Bij alle onzin die is verkocht over het laatste Joris van Severen-colloquium zou je haast vergeten dat op dat colloquium de nieuwste publicatie van het Studiecentrum Joris van Severen (SCJVS) werd voorgesteld.
De Fotobiografie Joris van Severen is het werk van de onvermoeibare Van Severen-documentalist Maurits Cailliau en van Pieter Jan Verstraete, die geen verdere voorstelling behoeft, en is een speciale uitgave in de al flinke reeks uitstekende Jaarboeken Joris van Severen.
Toen de plannen voor deze fotobiografie werden aangekondigd, waren we, eerlijk gezegd, sceptisch. De “Van Severenologie” is in de loop van de laatste twintig jaar sterk verwetenschappelijkt en lijkt te zijn aanbeland in de fase van het detailonderzoek.
We vroegen ons af wat een bundeling van fotomateriaal nog zou kunnen toevoegen. Heel veel, nu de Fotobiografie voor ons ligt. Het is een indrukwekkende, naar vorm en inhoud zeer verzorgde, en haast bibliofiele uitgave. Pieter Jan Verstraete geeft aan dat de fotobiografie een volwaardig historiografisch genre is geworden en dat Joris van Severen de eerste persoonlijkheid uit de Vlaamse Beweging is aan wie een fotobiografie wordt gewijd. Er kon uit bijzonder veel materiaal worden geput: uit ruim drieduizend foto’s en documenten zijn een zeshonderdtal (waaronder veel nooit eerder gepubliceerde) stukken voor het boek geselecteerd. Gekozen is voor een chronologisch opzet, in zeven hoofdstukken, gaande van Van Severens jeugdjaren tot de naoorlogse neo-Dinaso-activiteit, telkens door een korte tekst ingeleid.
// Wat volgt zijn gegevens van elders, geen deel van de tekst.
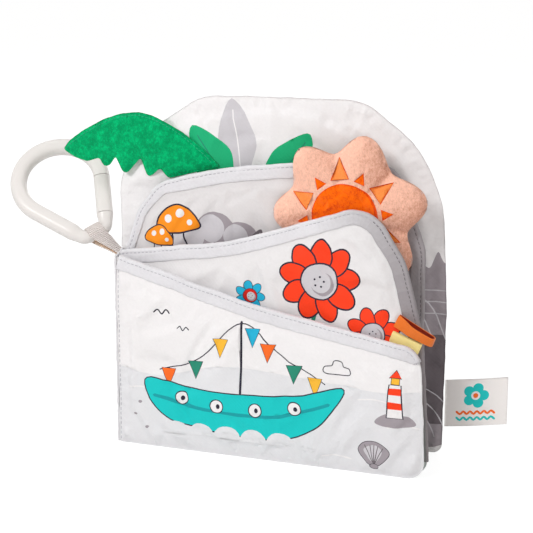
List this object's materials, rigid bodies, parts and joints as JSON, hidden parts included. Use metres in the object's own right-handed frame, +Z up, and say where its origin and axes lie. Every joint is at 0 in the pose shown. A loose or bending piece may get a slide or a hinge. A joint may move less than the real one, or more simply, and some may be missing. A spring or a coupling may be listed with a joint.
{
  "type": "crinkle cloth book",
  "caption": "Padded cloth book standing open like a fan, with crinkling pages, plush sun and leaf, ribbon tabs, a label and a snap ring on a strap.",
  "frame": {"origin": "centre of the bottom face of the spine's rear strip, on the surface that the book stands on", "axes": "+X along the back cover away from the spine, -Y towards the reader, +Z up"},
  "size_m": [0.3092, 0.0893, 0.207],
  "materials": {
    "printed_cloth": "woven polyester, printed",
    "spine_cloth": "woven polyester",
    "grey_binding": "knitted binding tape",
    "crinkle_film": "thin crinkling film",
    "wadding": "polyester wadding",
    "peach_plush": "short plush",
    "green_plush": "short plush",
    "orange_ribbon": "satin ribbon",
    "yellow_ribbon": "ribbed ribbon",
    "satin": "satin label tape",
    "webbing": "ribbed webbing",
    "ring_plastic": "moulded, satin gloss"
  },
  "bodies": {
    "cover": {"back_cover_front_panel": "printed_cloth", "back_cover_back_panel": "printed_cloth", "back_cover_crinkle_film": "crinkle_film", "back_cover_wadding": "wadding", "spine_rear_strip": "spine_cloth", "leaf_root": "green_plush"},
    "third_page": {"third_page_front_panel": "printed_cloth", "third_page_back_panel": "printed_cloth", "third_page_crinkle_film": "crinkle_film", "third_page_wadding": "wadding", "third_page_hem": "grey_binding", "spine_middle_strip": "spine_cloth", "sun_front_plush": "peach_plush", "sun_back_plush": "peach_plush", "sun_stuffing": "wadding"},
    "second_page": {"second_page_front_panel": "printed_cloth", "second_page_back_panel": "printed_cloth", "second_page_crinkle_film": "crinkle_film", "second_page_wadding": "wadding", "second_page_hem": "grey_binding", "spine_front_strip": "spine_cloth", "orange_tab": "orange_ribbon", "yellow_tab": "yellow_ribbon"},
    "front_page": {"front_page_front_panel": "printed_cloth", "front_page_back_panel": "printed_cloth", "front_page_crinkle_film": "crinkle_film", "front_page_wadding": "wadding", "front_page_hem": "grey_binding"},
    "strap": {"ring_strap": "webbing"},
    "ring": {"ring_body": "ring_plastic"},
    "gate": {"ring_gate": "ring_plastic"},
    "leaf": {"leaf_front_plush": "green_plush", "leaf_back_plush": "green_plush"},
    "label": {"label_tag": "satin"}
  },
  "joints": [
    {"name": "third_page_turn", "type": "hinge", "parent": "cover", "child": "third_page", "pos_m": [-0.00022, -0.00497, 0], "axis": [0, 0, -1], "range_deg": [0, 92]},
    {"name": "second_page_turn", "type": "hinge", "parent": "third_page", "child": "second_page", "pos_m": [0.00097, -0.01293, 0], "axis": [0, 0, 1], "range_deg": [-160, 0]},
    {"name": "front_page_turn", "type": "hinge", "parent": "second_page", "child": "front_page", "pos_m": [0.00227, -0.02164, 0], "axis": [0, 0, -1], "range_deg": [0, 172]},
    {"name": "strap_swing", "type": "hinge", "parent": "cover", "child": "strap", "pos_m": [-0.00291, 0.00469, 0.1105], "axis": [0, 1, 0], "range_deg": [-88, 12]},
    {"name": "ring_flip", "type": "hinge", "parent": "strap", "child": "ring", "pos_m": [-0.01841, 0.00509, 0.1215], "axis": [0.7236, 0.559, 0.4047], "range_deg": [-60, 30]},
    {"name": "gate_snap", "type": "hinge", "parent": "ring", "child": "gate", "pos_m": [-0.01966, 0.01306, 0.13042], "axis": [0.1823, -0.7204, 0.6691], "range_deg": [0, 25]},
    {"name": "leaf_flap", "type": "hinge", "parent": "cover", "child": "leaf", "pos_m": [0.02988, -0.00001, 0.15781], "axis": [0.9665, 0, 0.2568], "range_deg": [0, 60]},
    {"name": "label_flap", "type": "hinge", "parent": "cover", "child": "label", "pos_m": [0.19594, 0.00469, 0.0165], "axis": [0, 0, 1], "range_deg": [-60, 60]}
  ]
}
Mede dankzij het grote formaat (240 x 297 mm) en de aangename opmaak doet het boek niet statisch aan en laat het zich lezen, of beter, bekijken, als een levendige documentaire. Misschien zijn beelden inderdaad sprekender dan woorden, want deze fotobiografie geeft werkelijk de sensatie van een tijdreis. Het gaat niet om een opgeroepen sfeer, zoals dat wel eens bij oude fotoalbums het geval is, maar om een heus ervaringseffect.
Dat komt het sterkst tot uiting in het vierde hoofdstuk dat de Verdinaso-jaren illustreert. Niet door het voor die tijd zo banale vlaggen- en uniformvertoon, maar door de heel eigen beeldentaal van Van Severens beweging – dat Van Severen een estheet was, is daar zeker niet vreemd aan. Rond Van Severen en zijn Verdinaso is opvallend veel kunst geproduceerd, van variërende kwaliteit, maar toch vaak de middelmaat overstijgend. Ook dat zijn veelzeggende bronnen.
We vroegen ons af wat de meerwaarde van deze Fotobiografie zou zijn, en het antwoord is dat ze op verbluffende wijze een lacune vult. We beschikken vandaag over een meer dan behoorlijke kennis en literatuur over Joris van Severen. Wat nog ontbrak, was deze letterlijke ooggetuige, die ons weet te transporteren naar een periode die voor ons, ondanks alle wetenschap, moeilijk ontsluitbaar is geworden.